With almost all members of the teams' body in attendance in the Swiss city to discuss the future direction the top flight should take in terms of further reining in costs and spicing up the show both on and off-track, a number of key resolutions were reached.
These range from significantly cheaper, longer-lasting engines and gearboxes to reduced wind tunnel use, standardised KERS (Kinetic Energy Recovery System) units and telemetry and radio systems, limited testing mileage, less aerodynamic innovation, shorter grands prix, a new points system and greater fan interaction – amongst a number of other measures [see separate story – click here
The suggestions should see teams able to halve their annual operating budgets by next year, to between £50 million and £150 million, considerably less than was spent in 2008. What's more, Ferrari President di Montezemolo confirmed that all teams are now willing to sign a new, commercial rights-governing Concorde Agreement with Formula One Management (FOM) chief executive Bernie Ecclestone, committing them to the sport until at least the end of 2012 [see separate story – click here
“We are looking at this crisis with a positive attitude,” underlined the Italian, quoted by the Financial Times
. “We want to preserve the DNA of the sport; we want a stable F1, a positive F1, so international brands can be present – and we want to increase the audience.”

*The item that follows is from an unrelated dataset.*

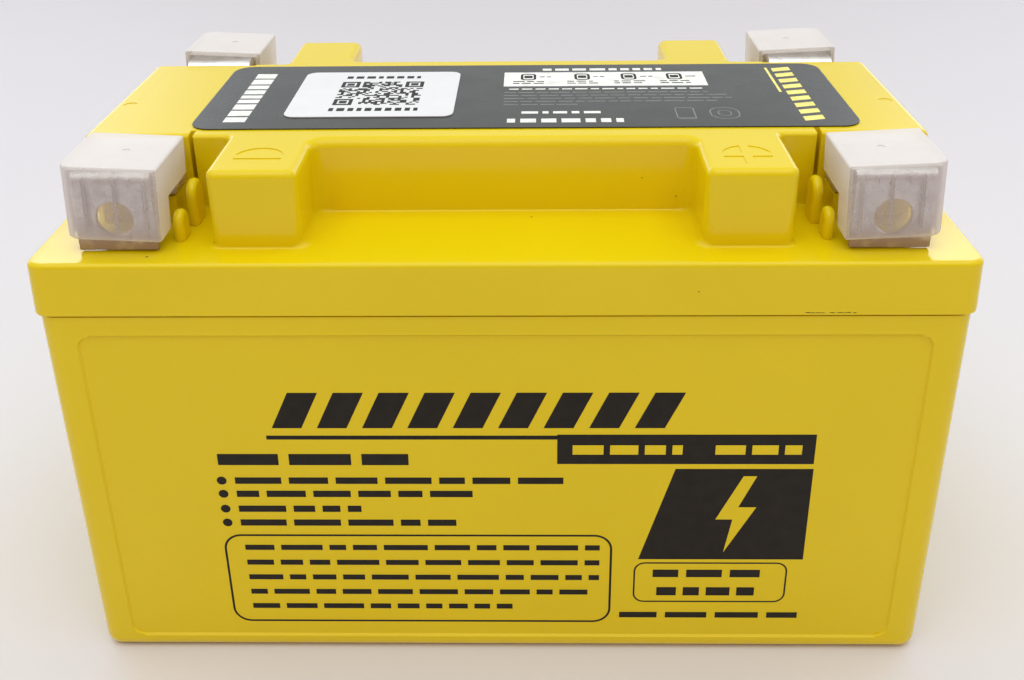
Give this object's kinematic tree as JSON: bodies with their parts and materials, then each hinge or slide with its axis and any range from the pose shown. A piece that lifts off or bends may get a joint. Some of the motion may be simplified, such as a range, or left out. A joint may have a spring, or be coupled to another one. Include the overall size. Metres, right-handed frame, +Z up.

Those sentiments were shared unanimously by fellow team chiefs, with all hailing a reunion that was something of a watershed in F1 history, as individual rivalries were put aside to focus upon the collective future of the sport – one that, until the new changes were agreed to, FIA President Max Mosley had warned risked becoming 'unsustainable'.
“The FIA and FOTA are pursuing the same aims – to increase the sporting value of Formula 1 and to cut the expenditure required to do so,” stated BMW Motorsport Director Dr Mario Theissen. “Reducing costs is definitely the way to go.
“The members of FOTA have made great efforts to this end over recent months, and have set out a whole series of measures which will already allow substantial cost savings in 2009. Further savings for the coming years will follow in due course.”
“Since FOTA was established in the summer of 2008, the organisation has already made strides, in conjunction with the FIA, towards achieving significant cost savings for the 2009 season,” agreed Red Bull Racing team principal Christian Horner.